§ Dataset excerpt:
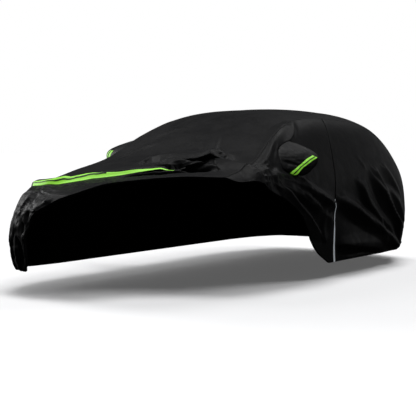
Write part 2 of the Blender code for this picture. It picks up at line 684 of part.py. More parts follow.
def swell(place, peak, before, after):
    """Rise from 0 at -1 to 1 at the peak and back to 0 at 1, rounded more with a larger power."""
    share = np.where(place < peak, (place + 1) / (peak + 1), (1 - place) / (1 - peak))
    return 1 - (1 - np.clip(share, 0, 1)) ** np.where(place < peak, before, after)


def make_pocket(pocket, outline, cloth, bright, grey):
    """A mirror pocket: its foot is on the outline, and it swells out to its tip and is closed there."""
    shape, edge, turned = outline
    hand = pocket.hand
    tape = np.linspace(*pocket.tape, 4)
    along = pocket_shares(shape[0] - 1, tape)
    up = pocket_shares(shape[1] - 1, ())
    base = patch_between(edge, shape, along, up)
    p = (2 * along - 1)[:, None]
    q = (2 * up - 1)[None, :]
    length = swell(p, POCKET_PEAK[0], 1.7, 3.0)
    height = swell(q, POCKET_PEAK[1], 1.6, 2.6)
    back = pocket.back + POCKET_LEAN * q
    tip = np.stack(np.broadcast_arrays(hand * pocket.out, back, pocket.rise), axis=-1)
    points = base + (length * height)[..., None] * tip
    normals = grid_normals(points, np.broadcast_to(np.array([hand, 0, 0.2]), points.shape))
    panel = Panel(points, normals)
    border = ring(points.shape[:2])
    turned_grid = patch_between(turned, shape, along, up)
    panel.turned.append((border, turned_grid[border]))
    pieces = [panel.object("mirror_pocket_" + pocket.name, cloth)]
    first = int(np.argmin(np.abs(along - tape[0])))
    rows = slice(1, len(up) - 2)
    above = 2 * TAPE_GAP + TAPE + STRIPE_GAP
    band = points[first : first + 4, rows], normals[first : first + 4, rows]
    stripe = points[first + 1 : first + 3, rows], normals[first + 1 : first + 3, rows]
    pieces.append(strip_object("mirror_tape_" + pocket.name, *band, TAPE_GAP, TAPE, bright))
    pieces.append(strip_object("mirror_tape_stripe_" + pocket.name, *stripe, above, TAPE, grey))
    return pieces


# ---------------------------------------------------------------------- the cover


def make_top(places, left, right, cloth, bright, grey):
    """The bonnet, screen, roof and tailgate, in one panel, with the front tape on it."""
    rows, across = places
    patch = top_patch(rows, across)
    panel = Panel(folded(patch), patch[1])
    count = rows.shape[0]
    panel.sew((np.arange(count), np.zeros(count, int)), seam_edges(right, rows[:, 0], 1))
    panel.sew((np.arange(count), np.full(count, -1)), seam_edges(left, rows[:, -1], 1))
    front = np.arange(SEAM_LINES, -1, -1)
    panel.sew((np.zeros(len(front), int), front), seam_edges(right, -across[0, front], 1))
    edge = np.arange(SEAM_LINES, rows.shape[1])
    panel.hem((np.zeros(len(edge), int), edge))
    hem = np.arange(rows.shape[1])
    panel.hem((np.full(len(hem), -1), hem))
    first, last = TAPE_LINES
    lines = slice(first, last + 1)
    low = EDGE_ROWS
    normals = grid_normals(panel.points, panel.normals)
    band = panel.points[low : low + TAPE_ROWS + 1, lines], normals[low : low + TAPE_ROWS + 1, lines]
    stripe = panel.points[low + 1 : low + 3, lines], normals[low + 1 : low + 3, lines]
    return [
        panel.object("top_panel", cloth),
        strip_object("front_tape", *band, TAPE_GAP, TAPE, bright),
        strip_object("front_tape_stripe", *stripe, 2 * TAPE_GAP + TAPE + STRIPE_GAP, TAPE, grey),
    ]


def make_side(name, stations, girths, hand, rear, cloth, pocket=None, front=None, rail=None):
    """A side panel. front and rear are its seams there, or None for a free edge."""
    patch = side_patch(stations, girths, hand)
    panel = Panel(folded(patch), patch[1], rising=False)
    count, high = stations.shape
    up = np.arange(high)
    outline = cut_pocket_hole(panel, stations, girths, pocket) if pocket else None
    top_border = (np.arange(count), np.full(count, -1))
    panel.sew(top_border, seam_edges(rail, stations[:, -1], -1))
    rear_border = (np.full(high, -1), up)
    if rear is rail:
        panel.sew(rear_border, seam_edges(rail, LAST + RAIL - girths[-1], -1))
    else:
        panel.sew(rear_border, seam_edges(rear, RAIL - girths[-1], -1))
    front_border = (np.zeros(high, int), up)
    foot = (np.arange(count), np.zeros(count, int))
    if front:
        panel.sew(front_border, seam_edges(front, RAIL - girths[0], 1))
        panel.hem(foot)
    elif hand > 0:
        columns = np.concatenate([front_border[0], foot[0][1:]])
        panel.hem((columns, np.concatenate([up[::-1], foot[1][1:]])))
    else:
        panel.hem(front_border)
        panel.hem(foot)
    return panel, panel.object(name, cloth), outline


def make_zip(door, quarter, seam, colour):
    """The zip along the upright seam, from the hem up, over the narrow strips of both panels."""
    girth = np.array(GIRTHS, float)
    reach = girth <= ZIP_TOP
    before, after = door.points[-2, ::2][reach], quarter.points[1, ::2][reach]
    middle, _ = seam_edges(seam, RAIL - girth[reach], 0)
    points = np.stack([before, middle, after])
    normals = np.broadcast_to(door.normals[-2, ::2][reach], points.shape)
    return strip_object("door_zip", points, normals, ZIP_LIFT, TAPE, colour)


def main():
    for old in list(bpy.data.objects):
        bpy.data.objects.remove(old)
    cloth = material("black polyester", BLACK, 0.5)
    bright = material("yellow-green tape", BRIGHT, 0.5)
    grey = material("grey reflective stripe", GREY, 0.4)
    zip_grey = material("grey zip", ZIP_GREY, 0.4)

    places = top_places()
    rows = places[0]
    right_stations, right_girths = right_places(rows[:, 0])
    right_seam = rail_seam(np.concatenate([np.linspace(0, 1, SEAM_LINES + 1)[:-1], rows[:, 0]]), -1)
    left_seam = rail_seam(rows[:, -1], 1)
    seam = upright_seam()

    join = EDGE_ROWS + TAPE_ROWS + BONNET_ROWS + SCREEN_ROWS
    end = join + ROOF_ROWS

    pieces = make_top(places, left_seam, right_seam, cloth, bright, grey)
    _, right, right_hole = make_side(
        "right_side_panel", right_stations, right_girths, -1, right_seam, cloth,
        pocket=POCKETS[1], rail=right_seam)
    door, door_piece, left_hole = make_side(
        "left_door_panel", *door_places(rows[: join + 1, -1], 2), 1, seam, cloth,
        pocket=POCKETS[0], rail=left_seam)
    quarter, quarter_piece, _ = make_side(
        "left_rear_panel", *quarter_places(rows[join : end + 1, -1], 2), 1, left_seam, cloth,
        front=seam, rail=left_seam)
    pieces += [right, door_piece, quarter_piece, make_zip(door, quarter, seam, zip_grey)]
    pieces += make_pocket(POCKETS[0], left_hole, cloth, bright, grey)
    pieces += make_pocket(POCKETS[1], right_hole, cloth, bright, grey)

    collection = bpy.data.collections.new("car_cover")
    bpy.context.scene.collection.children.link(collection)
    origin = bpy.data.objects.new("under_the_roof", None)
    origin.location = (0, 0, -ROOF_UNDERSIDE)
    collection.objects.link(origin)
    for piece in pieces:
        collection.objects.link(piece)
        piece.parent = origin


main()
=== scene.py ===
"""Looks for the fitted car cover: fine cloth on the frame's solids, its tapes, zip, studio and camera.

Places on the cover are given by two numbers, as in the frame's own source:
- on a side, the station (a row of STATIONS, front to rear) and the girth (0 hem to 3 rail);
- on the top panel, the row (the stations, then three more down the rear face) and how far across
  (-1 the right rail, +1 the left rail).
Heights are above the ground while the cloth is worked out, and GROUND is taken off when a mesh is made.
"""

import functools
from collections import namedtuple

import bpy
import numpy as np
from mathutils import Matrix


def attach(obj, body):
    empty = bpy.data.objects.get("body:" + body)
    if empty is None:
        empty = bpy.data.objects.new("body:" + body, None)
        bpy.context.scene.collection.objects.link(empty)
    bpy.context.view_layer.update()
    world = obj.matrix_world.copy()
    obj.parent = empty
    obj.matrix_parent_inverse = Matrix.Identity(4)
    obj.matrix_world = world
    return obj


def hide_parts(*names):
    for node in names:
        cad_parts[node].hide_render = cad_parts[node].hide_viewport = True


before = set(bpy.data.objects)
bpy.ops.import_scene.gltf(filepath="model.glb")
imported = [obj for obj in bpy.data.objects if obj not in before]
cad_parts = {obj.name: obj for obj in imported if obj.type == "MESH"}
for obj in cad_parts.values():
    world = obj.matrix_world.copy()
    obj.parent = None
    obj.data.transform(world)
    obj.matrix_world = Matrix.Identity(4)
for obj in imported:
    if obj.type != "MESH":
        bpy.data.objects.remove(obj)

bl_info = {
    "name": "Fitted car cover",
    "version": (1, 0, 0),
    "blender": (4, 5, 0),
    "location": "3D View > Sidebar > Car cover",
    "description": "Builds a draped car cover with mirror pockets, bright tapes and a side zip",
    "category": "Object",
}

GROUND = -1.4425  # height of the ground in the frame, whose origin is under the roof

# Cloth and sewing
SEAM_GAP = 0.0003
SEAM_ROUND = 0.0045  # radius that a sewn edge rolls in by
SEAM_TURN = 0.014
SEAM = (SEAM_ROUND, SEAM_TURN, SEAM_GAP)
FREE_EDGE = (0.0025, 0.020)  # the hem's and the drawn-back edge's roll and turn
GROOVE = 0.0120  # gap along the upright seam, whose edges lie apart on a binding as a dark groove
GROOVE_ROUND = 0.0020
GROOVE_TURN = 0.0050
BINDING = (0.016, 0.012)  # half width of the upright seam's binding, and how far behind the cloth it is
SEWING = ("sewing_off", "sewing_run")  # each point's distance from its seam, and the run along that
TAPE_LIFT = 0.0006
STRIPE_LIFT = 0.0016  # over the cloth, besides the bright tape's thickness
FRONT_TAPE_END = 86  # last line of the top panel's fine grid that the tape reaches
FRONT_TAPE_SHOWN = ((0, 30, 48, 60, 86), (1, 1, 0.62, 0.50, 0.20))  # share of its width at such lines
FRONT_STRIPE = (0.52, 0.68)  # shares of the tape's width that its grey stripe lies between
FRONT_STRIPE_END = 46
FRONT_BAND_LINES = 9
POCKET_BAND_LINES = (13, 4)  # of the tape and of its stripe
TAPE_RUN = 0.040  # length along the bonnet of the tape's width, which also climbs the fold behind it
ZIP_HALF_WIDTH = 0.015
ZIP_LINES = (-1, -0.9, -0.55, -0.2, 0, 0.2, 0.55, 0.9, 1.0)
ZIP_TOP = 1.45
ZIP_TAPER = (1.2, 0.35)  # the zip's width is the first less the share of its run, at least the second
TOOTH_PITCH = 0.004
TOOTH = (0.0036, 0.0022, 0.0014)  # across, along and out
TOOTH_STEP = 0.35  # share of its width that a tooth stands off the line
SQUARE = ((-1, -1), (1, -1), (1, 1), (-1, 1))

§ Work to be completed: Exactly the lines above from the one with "left_hole, cloth, bright, grey)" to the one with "studio and camera.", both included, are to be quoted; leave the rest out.

§ Completed task:
    pieces += make_pocket(POCKETS[0], left_hole, cloth, bright, grey)
    pieces += make_pocket(POCKETS[1], right_hole, cloth, bright, grey)

    collection = bpy.data.collections.new("car_cover")
    bpy.context.scene.collection.children.link(collection)
    origin = bpy.data.objects.new("under_the_roof", None)
    origin.location = (0, 0, -ROOF_UNDERSIDE)
    collection.objects.link(origin)
    for piece in pieces:
        collection.objects.link(piece)
        piece.parent = origin


main()
=== scene.py ===
"""Looks for the fitted car cover: fine cloth on the frame's solids, its tapes, zip, studio and camera.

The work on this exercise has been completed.